When Joan Rivington’s only son Liam Corrigan was about 12 years old, she signed them both up for a learn-to-row program in Old Lyme, Connecticut, which has a strong rowing club. Joan, an oncology pharmacist and avid fitness fan, thought it would be fun for them to try a new sport together.
“Introducing a middle school boy to rowing in a class with his mother may not have been the best idea,” Joan says. “Liam didn’t like it and immediately declared ‘rowing is out.’”
Today, Liam, a 19-year-old in his second year studying physics, rows with the Harvard Heavyweights, and, in 2016, represented them on the Henley. And after years of watching Liam from the sidelines, Joan finally competed herself in the Head of Charles in the Master Women’s 50-60 in an 8.
Shortly after Liam’s declaration, his basketball coach—who also happened to be the rowing coach—convinced him that rowing would be a good way to stay fit in the off-season. Liam grew to love the sport and Joan and husband Brian Corrigan spent the next four years helping the club out with logistical and tent support. She was inspired watching the kids working together on the boats, and once Liam left for college, Joan joined the Old Lyme Rowing Association Blood Street Sculls and focused on learning to row.
For her Mother’s Day present last year, Joan asked Liam to take her out for a row in a double, so he could watch her stroke and instruct from the bow. “It is a strange feeling to be mismatched in a boat with a rower who has so much power. He was a very patient instructor.”

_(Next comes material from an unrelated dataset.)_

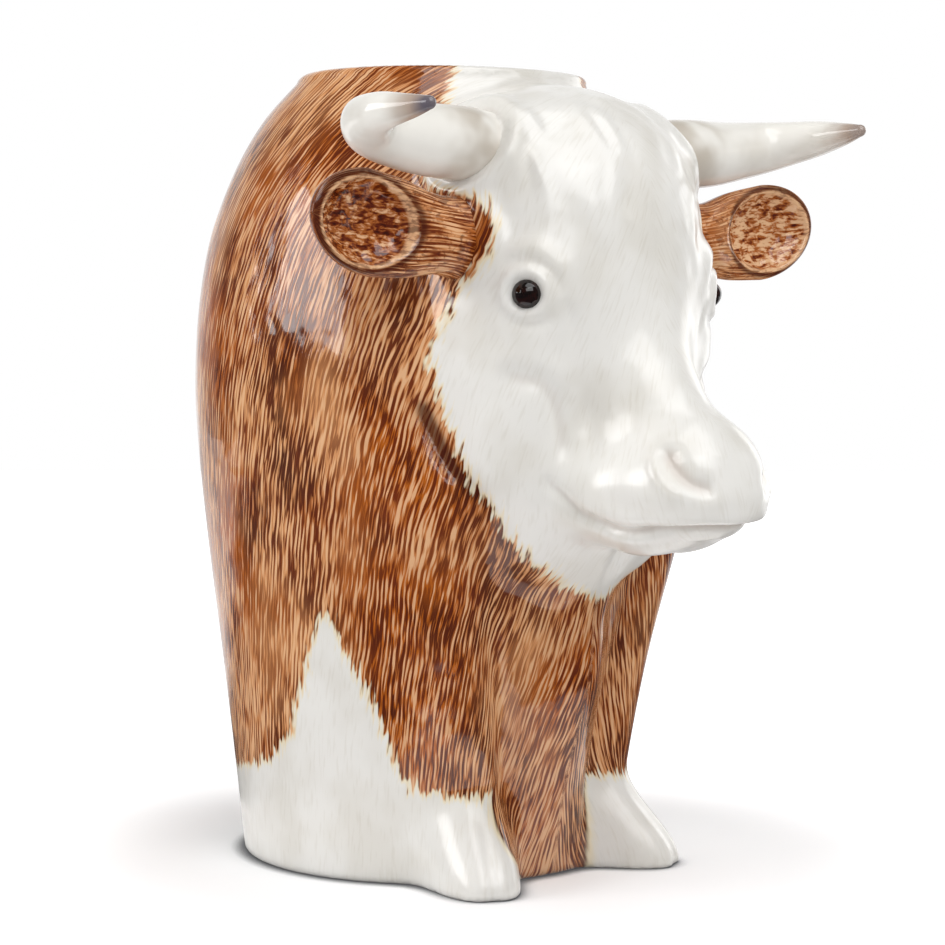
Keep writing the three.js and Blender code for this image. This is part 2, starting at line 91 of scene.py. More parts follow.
# Masses of the head, from the eye line: place, half sizes and tilt in degrees
EYE_LINE = np.array((0, -51.5, 155))
ROUND_MASSES = (
    ((0, 40, -20), (27, 20, 38), 0),
    ((0, 27, 26), (38, 33, 29), 0),
    ((0, 14, 8), (34, 25, 33), -4),
    ((27, 23, 34), (14.5, 14, 14), 0),
    ((25.5, 8, 0.5), (10.5, 10, 11), 0),
    ((27, 26, -8), (15.5, 19, 26), 0),
    ((21, 18, -28), (17, 20, 25), 20),
    ((0, -21.8, -47.5), (20, 17, 11.5), 0),
    ((0, -28.3, -42), (14, 9, 8), 35),
    ((0, -27.5, -53), (14.5, 12.5, 5), 0),
    ((0, -13.5, -57.5), (12, 9.5, 5), 0),
    ((9, 20, -53), (22, 20, 23), 0),
)
# Long masses: both ends and the radius at each
LONG_MASSES = (
    ((0, 12, -4), (0, -16.5, -40), (19.5, 13.5)),
    ((20, 18, -40), (8, -12, -54), (15, 8.5)),
    ((0, 16, -55), (0, 18.5, -76), (14, 6.5)),
)
MASS_BLEND = 11
NECK_BLEND = 7

# Room that the CAD solids swell by to close their seams, and the voxel of the first skin over them
SEAM_FILL = 0.25
VOXEL = 1.3
SKIN_DEPTH = 3.8
INNER_DEPTH = 1.4
FLOOR_TOP = 16
HEAD_ROOM = {"side": 60, "back": 22, "bottom": 62}

# The dome round each ear's stalk, which only the glazed skin has
EAR_DOME = ((36, 20.5, 14), (5.5, 12.5, 14), 0)
DOME_BLEND = 4

# Steps of the search for the skin, and how the skin is evened
SLOPE_STEP = 0.05
LONGEST_STEP = 1.5
RELAXATION = 0.6
WALL_LEAN = 0.7
GROUND_HEIGHT = 0.4


def through(places, values):
    """A smooth curve through places and values, whose slope at each is the mean of the slopes beside it."""
    places, values = np.asarray(places, float), np.asarray(values, float)
    slopes = np.diff(values) / np.diff(places)
    tangents = np.concatenate((slopes[:1], (slopes[1:] + slopes[:-1]) / 2, slopes[-1:]))

    def curve(x):
        x = np.clip(x, places[0], places[-1])
        k = np.clip(np.searchsorted(places, x, side="right") - 1, 0, len(places) - 2)
        step = places[k + 1] - places[k]
        t = (x - places[k]) / step
        start = values[k] * (1 + 2 * t) * (1 - t) ** 2 + tangents[k] * step * t * (1 - t) ** 2
        end = values[k + 1] * t**2 * (3 - 2 * t) - tangents[k + 1] * step * t**2 * (1 - t)
        return start + end

    return curve


def smoothstep(x, low, high):
    t = np.clip((x - low) / (high - low), 0, 1)
    return t * t * (3 - 2 * t)


def swelling(offset, half):
    return np.exp(-((offset / half) ** 2))


def unit(vectors):
    return vectors / np.maximum(np.linalg.norm(vectors, axis=-1, keepdims=True), 1e-9)


def folded(points):
    """The same points on the bull's left."""
    return np.abs(points * (1, 0, 0)) + points * (0, 1, 1)


side_reach, back_reach, front_reach, squareness = (through(STATIONS[:, 0], v) for v in STATIONS.T[1:])
axis_at = through(AXIS_PLACES, AXIS_VALUES)


def body_reach(turn, height):
    """Reach of the body from its axis at an angle from the front, in radians, and a height."""
    in_front = np.cos(turn) > 0
    power = np.where(in_front, squareness(height), 2)
    across = np.abs(np.sin(turn)) / side_reach(height)
    along = np.abs(np.cos(turn)) / np.where(in_front, front_reach(height), back_reach(height))
    plain = (across**power + along**power) ** (-1 / power)
    angle = np.degrees(np.abs(turn))
    share = np.clip(height / LEG_RISE, 0, 1) ** LEG_BEND
    leg_angle = HOOF_ANGLE + (SHOULDER_ANGLE - HOOF_ANGLE) * share
    leg = LEG_REACH[0] + (LEG_REACH[1] - LEG_REACH[0]) * share
    leg = leg * (1 - smoothstep(height, LEG_RISE, LEG_TOP))
    hoof = HOOF_REACH * (1 - smoothstep(height, 0, HOOF_HEIGHT))
    cleft = CLEFT["depth"] * (1 - smoothstep(height, CLEFT["full"], HOOF_HEIGHT))
    crease = CREASE["depth"] * (1 - smoothstep(height, CREASE["full"], CREASE["gone"]))
    keel = KEEL["reach"] * swelling(height - KEEL["middle"], KEEL["half_height"])
    return (
        plain
        + leg * swelling(angle - leg_angle, LEG_HALF_ANGLE)
        + hoof * np.exp(-np.abs((angle - HOOF_ANGLE) / HOOF_HALF_ANGLE) ** 3)
        - cleft * swelling(angle - HOOF_ANGLE, CLEFT["half_angle"])
        - crease * swelling(angle - leg_angle + LEG_HALF_ANGLE, CREASE["half_angle"])
        + keel * swelling(angle, KEEL["half_angle"])
    )


def body_slope(turn, height):
    """How fast the body's reach grows with the height."""
    return (body_reach(turn, height + 1) - body_reach(turn, height - 1)) / 2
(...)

Liam says “I like spending time with my mom in the boat and seeing her improve her skills and enjoy the sport I love.”
Joan says “We have travelled with Liam to Hamburg, Rio, Tokyo and many other places. I feel very privileged to be a part of the rowing community and have come to love it. With Rowing the World in Belize, Brian and I were excited to be among the first rowers in Belize, and had a wonderful time with yet more new rowers in this truly global community.”

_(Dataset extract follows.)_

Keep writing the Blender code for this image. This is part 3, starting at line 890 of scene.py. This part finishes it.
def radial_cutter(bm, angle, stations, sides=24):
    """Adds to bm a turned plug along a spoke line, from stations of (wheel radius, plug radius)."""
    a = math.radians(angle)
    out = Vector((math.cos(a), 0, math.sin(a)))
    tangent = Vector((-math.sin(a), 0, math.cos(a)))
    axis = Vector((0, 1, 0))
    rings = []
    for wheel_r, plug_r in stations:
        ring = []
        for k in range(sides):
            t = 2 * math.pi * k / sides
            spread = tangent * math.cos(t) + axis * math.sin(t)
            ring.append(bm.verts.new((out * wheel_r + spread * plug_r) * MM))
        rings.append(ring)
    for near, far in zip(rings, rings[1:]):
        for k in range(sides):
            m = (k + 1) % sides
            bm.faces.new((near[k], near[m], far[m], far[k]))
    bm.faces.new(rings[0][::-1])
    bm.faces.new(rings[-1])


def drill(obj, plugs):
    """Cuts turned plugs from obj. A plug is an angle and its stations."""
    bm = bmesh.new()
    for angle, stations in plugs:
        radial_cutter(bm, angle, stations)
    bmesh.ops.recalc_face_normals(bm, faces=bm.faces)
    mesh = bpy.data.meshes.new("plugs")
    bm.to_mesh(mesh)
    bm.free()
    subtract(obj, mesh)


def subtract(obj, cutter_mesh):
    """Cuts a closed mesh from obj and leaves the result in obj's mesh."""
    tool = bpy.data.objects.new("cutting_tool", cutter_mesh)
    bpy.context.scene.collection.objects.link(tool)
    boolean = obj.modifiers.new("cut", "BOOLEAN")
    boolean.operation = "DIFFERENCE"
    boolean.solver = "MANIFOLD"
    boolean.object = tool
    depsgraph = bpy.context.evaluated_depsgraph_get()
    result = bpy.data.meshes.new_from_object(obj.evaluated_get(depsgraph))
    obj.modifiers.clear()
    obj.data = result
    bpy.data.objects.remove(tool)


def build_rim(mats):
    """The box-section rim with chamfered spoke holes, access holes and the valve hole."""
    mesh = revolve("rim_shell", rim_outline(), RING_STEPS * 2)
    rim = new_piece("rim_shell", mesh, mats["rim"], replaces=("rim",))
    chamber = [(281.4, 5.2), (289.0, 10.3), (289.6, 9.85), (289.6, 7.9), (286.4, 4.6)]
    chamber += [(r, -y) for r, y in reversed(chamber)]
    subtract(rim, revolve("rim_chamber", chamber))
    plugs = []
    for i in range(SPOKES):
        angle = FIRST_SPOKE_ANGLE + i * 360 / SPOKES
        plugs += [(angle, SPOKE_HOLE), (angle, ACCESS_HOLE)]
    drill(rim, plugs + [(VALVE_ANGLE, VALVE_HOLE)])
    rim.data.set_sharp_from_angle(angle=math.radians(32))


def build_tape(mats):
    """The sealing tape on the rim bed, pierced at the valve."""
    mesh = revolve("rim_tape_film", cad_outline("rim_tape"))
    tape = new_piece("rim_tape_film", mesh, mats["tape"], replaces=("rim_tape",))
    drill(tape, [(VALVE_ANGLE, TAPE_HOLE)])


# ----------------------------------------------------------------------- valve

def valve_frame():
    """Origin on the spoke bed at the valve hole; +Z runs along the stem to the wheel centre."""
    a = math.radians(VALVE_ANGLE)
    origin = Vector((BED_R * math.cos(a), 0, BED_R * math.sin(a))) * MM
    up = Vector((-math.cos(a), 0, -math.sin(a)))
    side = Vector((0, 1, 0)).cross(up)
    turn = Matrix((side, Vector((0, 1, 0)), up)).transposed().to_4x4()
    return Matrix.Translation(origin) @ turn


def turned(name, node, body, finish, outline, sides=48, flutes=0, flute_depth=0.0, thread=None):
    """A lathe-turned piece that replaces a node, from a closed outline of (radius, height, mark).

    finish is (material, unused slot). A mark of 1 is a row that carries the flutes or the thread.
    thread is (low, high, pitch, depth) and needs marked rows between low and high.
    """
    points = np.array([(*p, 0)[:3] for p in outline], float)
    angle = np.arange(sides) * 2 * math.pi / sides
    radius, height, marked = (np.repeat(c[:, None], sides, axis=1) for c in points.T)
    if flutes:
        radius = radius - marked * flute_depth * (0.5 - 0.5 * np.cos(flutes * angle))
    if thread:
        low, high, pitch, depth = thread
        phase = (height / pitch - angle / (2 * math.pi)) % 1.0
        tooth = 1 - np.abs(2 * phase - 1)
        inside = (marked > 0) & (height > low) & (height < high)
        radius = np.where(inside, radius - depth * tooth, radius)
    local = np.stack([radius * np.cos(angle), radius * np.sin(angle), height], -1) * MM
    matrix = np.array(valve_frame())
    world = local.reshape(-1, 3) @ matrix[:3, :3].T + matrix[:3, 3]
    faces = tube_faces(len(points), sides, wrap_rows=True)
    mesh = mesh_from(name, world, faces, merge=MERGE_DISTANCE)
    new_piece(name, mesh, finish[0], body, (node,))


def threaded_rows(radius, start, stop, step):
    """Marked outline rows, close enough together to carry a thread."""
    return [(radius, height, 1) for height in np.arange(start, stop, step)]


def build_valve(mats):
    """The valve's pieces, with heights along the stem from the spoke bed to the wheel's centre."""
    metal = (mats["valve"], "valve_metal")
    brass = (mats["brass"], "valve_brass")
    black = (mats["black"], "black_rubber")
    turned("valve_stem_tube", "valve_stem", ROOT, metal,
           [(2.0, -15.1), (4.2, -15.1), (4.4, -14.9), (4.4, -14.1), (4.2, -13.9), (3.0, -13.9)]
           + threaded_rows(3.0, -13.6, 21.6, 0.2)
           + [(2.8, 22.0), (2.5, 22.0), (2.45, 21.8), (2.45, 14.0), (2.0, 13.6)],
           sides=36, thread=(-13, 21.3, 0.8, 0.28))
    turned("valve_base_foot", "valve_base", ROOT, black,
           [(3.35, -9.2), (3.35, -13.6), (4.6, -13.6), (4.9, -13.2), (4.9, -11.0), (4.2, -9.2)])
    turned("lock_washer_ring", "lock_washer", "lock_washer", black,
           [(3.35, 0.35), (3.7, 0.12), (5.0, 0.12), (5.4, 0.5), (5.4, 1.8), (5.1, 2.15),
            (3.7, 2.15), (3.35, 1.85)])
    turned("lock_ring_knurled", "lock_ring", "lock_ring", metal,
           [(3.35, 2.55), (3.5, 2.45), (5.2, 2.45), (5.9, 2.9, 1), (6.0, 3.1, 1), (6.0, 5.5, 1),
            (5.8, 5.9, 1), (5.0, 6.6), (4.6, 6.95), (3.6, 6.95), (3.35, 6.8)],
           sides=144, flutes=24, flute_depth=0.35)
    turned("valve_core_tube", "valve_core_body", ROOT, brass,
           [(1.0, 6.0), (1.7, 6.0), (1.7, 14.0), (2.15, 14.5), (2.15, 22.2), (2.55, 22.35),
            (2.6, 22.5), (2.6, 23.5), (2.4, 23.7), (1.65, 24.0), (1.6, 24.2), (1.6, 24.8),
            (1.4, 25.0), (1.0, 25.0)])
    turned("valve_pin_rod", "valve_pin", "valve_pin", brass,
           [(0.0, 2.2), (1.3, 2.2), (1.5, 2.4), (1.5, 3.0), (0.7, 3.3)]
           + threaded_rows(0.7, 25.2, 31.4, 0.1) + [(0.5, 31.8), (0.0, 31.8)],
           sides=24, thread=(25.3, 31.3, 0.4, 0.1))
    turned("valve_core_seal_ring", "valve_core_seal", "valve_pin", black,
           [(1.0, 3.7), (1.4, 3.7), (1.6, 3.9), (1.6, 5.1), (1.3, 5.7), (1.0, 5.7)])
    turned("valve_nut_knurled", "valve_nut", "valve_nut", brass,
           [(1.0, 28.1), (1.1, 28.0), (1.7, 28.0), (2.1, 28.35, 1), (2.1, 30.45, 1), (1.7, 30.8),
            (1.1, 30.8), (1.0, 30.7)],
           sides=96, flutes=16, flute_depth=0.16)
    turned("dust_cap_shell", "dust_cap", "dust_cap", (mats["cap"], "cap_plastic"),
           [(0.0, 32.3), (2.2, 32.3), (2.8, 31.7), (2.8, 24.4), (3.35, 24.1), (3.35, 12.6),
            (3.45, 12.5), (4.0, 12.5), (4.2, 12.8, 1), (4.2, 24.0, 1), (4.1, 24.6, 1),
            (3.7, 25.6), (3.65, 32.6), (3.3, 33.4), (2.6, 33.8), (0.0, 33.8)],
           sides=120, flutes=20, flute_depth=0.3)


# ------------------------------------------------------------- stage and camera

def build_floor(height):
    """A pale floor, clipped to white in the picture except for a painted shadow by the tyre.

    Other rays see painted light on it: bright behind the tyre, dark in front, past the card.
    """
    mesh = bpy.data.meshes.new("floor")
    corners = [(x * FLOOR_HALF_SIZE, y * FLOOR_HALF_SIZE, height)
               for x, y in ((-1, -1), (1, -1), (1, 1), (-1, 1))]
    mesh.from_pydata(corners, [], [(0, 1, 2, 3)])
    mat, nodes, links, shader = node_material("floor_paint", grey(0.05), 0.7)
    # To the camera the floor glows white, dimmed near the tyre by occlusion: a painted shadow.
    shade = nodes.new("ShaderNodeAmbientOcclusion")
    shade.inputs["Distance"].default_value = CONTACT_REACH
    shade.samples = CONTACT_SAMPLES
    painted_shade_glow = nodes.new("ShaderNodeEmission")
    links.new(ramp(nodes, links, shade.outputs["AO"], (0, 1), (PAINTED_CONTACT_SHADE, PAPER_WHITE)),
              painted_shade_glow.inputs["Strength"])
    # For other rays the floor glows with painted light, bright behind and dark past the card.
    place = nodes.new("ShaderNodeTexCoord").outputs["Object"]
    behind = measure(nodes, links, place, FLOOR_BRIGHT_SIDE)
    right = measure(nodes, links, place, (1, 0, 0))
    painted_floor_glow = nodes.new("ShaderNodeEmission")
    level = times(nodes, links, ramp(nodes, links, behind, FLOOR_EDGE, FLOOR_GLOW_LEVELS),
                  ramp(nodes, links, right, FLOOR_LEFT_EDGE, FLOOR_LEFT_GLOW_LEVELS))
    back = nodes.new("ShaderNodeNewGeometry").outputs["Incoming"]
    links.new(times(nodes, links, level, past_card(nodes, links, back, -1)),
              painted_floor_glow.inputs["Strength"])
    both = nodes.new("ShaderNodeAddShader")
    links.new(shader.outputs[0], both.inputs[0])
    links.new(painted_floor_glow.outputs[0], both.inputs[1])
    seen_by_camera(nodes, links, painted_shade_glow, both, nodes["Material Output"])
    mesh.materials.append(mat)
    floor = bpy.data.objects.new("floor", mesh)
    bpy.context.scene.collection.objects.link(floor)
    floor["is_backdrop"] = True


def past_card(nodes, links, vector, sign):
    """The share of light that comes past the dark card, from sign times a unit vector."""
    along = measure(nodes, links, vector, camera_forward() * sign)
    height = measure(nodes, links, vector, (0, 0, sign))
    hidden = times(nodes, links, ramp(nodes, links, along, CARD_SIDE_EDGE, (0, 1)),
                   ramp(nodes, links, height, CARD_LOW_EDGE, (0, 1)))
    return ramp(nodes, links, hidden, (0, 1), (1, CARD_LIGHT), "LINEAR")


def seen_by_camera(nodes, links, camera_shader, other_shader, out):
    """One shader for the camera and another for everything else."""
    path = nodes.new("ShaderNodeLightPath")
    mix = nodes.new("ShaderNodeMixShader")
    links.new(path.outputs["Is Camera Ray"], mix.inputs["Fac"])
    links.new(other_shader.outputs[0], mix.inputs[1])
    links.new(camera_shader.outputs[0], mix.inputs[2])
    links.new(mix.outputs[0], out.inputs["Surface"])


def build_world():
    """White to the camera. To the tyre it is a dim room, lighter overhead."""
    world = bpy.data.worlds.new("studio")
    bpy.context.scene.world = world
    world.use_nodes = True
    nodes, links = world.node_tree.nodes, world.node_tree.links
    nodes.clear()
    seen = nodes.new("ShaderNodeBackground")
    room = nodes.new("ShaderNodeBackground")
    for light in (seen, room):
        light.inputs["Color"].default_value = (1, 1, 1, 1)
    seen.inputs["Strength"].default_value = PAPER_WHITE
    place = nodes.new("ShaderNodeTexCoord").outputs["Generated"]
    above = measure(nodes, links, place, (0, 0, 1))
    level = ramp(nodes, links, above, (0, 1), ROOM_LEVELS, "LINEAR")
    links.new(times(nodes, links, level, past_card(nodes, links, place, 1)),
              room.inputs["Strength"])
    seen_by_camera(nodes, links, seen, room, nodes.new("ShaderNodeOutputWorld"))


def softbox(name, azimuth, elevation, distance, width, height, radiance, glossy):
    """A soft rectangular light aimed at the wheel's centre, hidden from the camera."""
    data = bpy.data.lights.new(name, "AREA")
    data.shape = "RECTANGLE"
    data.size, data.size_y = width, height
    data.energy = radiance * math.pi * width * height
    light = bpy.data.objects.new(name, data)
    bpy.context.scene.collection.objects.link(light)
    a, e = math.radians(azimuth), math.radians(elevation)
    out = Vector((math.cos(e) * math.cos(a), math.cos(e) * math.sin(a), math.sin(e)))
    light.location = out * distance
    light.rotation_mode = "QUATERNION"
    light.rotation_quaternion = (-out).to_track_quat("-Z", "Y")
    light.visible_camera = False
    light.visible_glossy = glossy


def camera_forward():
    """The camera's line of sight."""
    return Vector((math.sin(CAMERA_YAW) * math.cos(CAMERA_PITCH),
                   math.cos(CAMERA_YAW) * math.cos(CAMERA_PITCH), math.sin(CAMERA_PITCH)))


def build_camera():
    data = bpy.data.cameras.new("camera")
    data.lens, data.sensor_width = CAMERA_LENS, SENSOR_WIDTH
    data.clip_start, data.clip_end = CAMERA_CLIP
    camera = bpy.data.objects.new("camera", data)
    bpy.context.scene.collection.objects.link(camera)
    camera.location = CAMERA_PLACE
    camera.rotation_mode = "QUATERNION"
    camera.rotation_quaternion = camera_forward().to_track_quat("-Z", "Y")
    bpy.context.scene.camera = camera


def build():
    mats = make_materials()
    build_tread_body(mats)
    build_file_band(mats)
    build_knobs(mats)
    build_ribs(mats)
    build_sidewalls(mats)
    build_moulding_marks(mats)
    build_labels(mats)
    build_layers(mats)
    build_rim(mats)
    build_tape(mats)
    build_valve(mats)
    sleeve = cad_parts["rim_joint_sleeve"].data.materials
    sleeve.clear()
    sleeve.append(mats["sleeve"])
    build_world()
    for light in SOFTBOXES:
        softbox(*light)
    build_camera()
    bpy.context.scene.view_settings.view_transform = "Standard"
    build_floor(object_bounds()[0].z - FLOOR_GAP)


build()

Sharon Wienbar is another 50-plus mother who took a learn-to-row class with her daughter Cleo Wienbar in 2010, then 13. In the Wienbar’s case, Cleo moved on to pursue other school activities while Mom Sharon, a tech venture capital investor and entrepreneur, kept rowing at Bair Island Aquatic Centre, Redwood City, California, rows on the competitive team and sculls on her own.
Five years later, Cleo, now at Georgetown University (GU), decided to try to walk on to the rowing team there and was successful in her try-out.

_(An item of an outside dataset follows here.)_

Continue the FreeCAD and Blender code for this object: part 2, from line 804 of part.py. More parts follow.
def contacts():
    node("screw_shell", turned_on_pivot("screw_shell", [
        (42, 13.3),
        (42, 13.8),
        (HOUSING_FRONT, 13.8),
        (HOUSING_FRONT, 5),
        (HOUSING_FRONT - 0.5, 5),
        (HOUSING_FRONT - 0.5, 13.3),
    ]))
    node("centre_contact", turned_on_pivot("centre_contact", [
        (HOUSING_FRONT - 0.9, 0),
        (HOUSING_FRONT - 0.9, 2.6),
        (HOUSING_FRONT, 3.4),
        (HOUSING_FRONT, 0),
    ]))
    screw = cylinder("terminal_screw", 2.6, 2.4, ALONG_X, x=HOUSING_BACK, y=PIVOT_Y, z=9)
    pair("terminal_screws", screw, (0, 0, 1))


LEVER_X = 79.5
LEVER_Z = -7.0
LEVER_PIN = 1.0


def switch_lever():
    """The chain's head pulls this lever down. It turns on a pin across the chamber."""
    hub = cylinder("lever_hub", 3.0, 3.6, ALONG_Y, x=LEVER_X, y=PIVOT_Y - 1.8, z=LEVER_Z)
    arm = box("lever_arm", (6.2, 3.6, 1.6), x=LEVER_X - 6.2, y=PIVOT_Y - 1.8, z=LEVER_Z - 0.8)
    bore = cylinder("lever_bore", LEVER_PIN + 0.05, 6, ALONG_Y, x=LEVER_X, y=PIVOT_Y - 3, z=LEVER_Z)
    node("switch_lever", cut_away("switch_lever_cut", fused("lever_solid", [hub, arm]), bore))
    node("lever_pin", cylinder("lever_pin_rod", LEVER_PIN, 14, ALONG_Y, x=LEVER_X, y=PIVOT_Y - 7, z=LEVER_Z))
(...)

“I love that her coach tells her to ‘just keep chipping away at it,’ which is the same thing my coach says to me,” says Sharon.
Cleo, now a 19-year-old in her second year of studies and on the lightweight crew at GU, practices with her mom’s team or sculls with her mom when she’s at home.
Cleo says “Coming from a fairly competitive and high intensity collegiate team, rowing with my mom is such an enjoyable experience. While we still push each other, we also take breaks to enjoy the view or look at the seals resting in the sun. We have a very comfortable dynamic.“
“Rowing together takes trust and relaxation, “ says Sharon, “and we support each other through the highs and lows of training and competing. “
They’ve also done some interesting things together. The morning following the presidential inauguration this year, a number of rowers had a “Women’s ROW on DC,” hosted by Potomac. Though the youngest of the group, Cleo knew the local waters, and coxed one of the scratch eights of protesting ladies with grace.
Both Cleo and Sharon like to complete the Concept2 Holiday Erg Challenge, so you can find them pulling 4×20 sessions together many days before Christmas. This coming August they will travel together to row on the St. Petersburg, Russia trip – the first ever mother-daughter combo on a Rowing The World trip.
“We also both love to bake,” says Sharon “so doing 100K or 200K on the erg helps ameliorate our elevated butter intake.”